Babylon
The great city of Mesopotamia whose kings gave the world written law, and whose priests charted the sky in clay.
c. 1894 BCE – 539 BCE
Southern Mesopotamia, the land between the Tigris and Euphrates in modern Iraq
Economy
The Babylonian economy rested on intensive irrigation agriculture in the alluvial plain, producing barley, dates, wool, and sesame oil managed by palace and temple institutions. Silver by weight, measured in shekels and minas, served as money, and cuneiform contracts recorded loans, interest, leases, and partnerships in remarkable detail.
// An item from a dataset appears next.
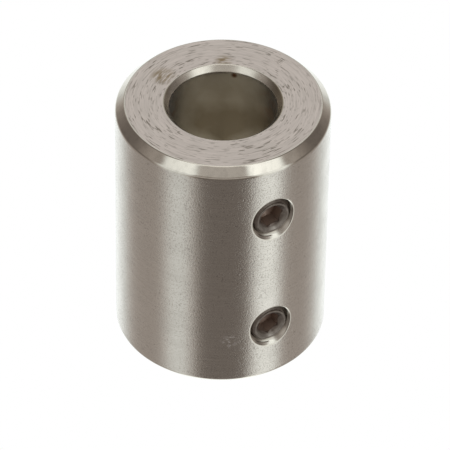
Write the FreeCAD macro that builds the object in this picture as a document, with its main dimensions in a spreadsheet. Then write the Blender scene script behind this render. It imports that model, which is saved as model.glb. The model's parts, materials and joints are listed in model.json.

Great temple estates and, in the Neo-Babylonian period, entrepreneurial firms like the Egibi and Murašû families financed trade and tax-farming across the empire.
Law
Babylon's enduring gift to legal history is the Code of Hammurabi (c. 1754 BCE), inscribed on a basalt stele and containing some 282 case-based rulings on property, family, commerce, and injury. Its famous principle of lex talionis—'an eye for an eye'—applied graded penalties by social class of free man, commoner, and slave, and set fixed fees and liabilities for professions. Justice was administered by royal officials and city assemblies, with oaths before the gods and river ordeals used to resolve doubtful cases.
Education
Scribal training took place in the school called the edubba, the 'tablet house', where students copied sign lists, proverbs, and literary classics onto clay tablets to master the intricate cuneiform script. The curriculum embraced Sumerian and Akkadian, mathematics on a sexagesimal (base-60) system, and the copying of works like the Epic of Gilgamesh, preserving a millennia-old literary heritage. Educated scribes became administrators, accountants, priests, and astronomers, and great libraries such as Ashurbanipal's at Nineveh gathered thousands of tablets.
Army
Old Babylonian armies under Hammurabi combined conscripted infantry with spearmen, archers, and siege methods to unify Mesopotamia through campaign and diplomacy. Warfare shifted over the centuries with the coming of the horse and chariot and, later, iron weapons popularised by the Assyrians whom Babylon eventually overthrew. Under Nebuchadnezzar II the Neo-Babylonian army fielded cavalry, chariots, and engineers who reduced fortified cities, most famously capturing Jerusalem in 587 BCE and deporting its population.
Religion
Babylonian religion was polytheistic, centred on the city-god Marduk, whose supremacy is proclaimed in the creation epic Enuma Elish, alongside Ishtar, Shamash, Sin, and the underworld gods. Worship centred on temples staffed by priestly hierarchies who performed daily offerings, festivals like the New Year Akitu, and divination through omens, liver-reading, and the stars. The cosmos was seen as governed by divine will discernible through signs, making the boundary between religion, astrology, and astronomy porous.
Architecture
Lacking stone, Mesopotamian builders worked in sun-dried and kiln-fired mud brick, raising the stepped temple-towers called ziggurats such as the Etemenanki dedicated to Marduk, the likely inspiration for the Tower of Babel. Under Nebuchadnezzar II, Babylon was rebuilt on a monumental scale with the glazed blue Ishtar Gate, the Processional Way lined with lions, and the legendary Hanging Gardens counted among the wonders of the ancient world. Cities were walled, laid out around temple and palace precincts, and their monuments proclaimed royal piety and power.
Trade
Situated on the Euphrates at the crossroads of routes linking the Persian Gulf, the Levant, and the Iranian plateau, Babylon was a natural entrepôt for long-distance trade. Merchants imported timber, metals, and stone that the alluvium lacked—copper from Oman, cedar from Lebanon, lapis lazuli from Afghanistan—in exchange for grain, textiles, and dates. Commerce was documented on clay tablets and increasingly financed by silver credit and private banking houses, especially under the prosperous Neo-Babylonian kings.
Technology
Babylon's most celebrated achievements lay in mathematics and astronomy: a sexagesimal place-value system, tables of squares and reciprocals, and methods that anticipated the Pythagorean relation on the tablet Plimpton 322. Astronomer-priests kept centuries of dated observations, discovered the cycles of eclipses and planets, and developed mathematical astronomy capable of predicting celestial events. Practical technology included the arch, sophisticated canal and levee irrigation, the potter's wheel, and metallurgy in bronze and later iron.